Introduction

The computer simulation program BOILER was developed by a graduate student at the faculty of Educational Science and Technology at the University of Twente. During the development there was cooperation with staff members of the Stichting voor de Leerplanontwikkeling (Foundation for the development of curriculums) Enschede of the project Alternatieve Energie (alternative energy) in elementary vocational education. The computer program is available for Apple Macintosh and MS.DOS computers.

Educational aim

The computer simulation program BOILER enables students to become familiar with the characteristics of a solar boiler and to gain insight into the influences of different interventions in the model around the installation. The model simulates the working of a solar boiler installation consisting of a collector, a storage vessel, a heat exchanger with a pump which runs through the collector and storage vessel and a possibility for tapping. Intervention is possible in the model. For example, students can change the intensity of the sun-rays or the heat capacity of the collector. The students has two screen pages at their disposal. One page with a visualized representation of the underlying mathematical model of the solar boiler installation and a page graphically representing the temperature of the heated water.

Cases:

The user has to imagine that he or she is in a marketplace in the middle of Africa.
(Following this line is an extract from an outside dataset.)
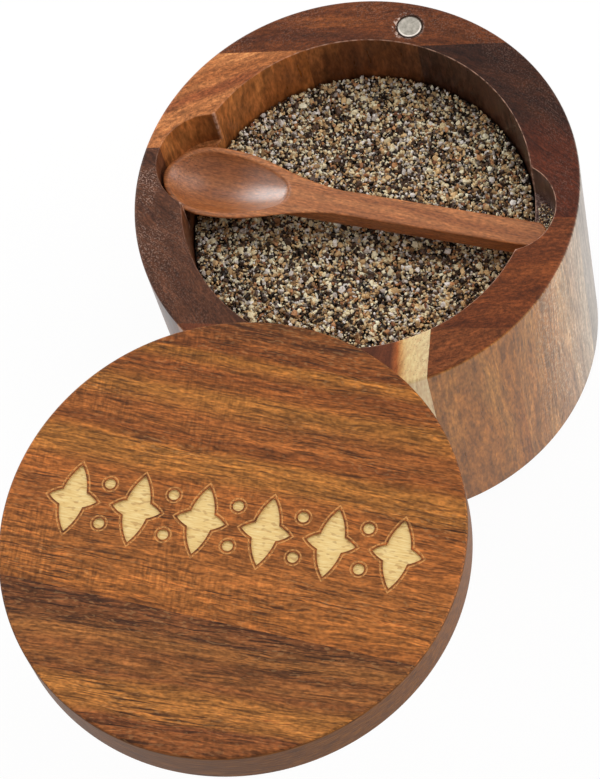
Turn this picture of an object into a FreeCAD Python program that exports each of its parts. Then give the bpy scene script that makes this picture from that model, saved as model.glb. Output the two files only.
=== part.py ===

The intensity of the sun (Fz) which is normally 1 (standard value) is in this case equal to 3.6. The outside temperature (T0) is in this case 350C. The intention of this case is that the student imagines himself in a situation in which (much) more energy of the sun is available but now it has to be considered how this energy can be used optimally. The second case works with a collector with a very high heat capacity (Ccol = 3.5; the default value was 1) and a very low reflection (Fv = 0.1; the default value was 1). This means that the collector converts solar heat into the heat of the water very effectively. The point in these cases is that the student learns to work with the differences which can appear in the quality of the collectors. The third case deals with the situation in which the drain leaks (fs = 0.05 m3/hour). It is also very cold in this case (the outside temperature T0 = 1 0C). The repair of the drain is impossible in this case so the student has to manage somehow to heat the water in the boiler.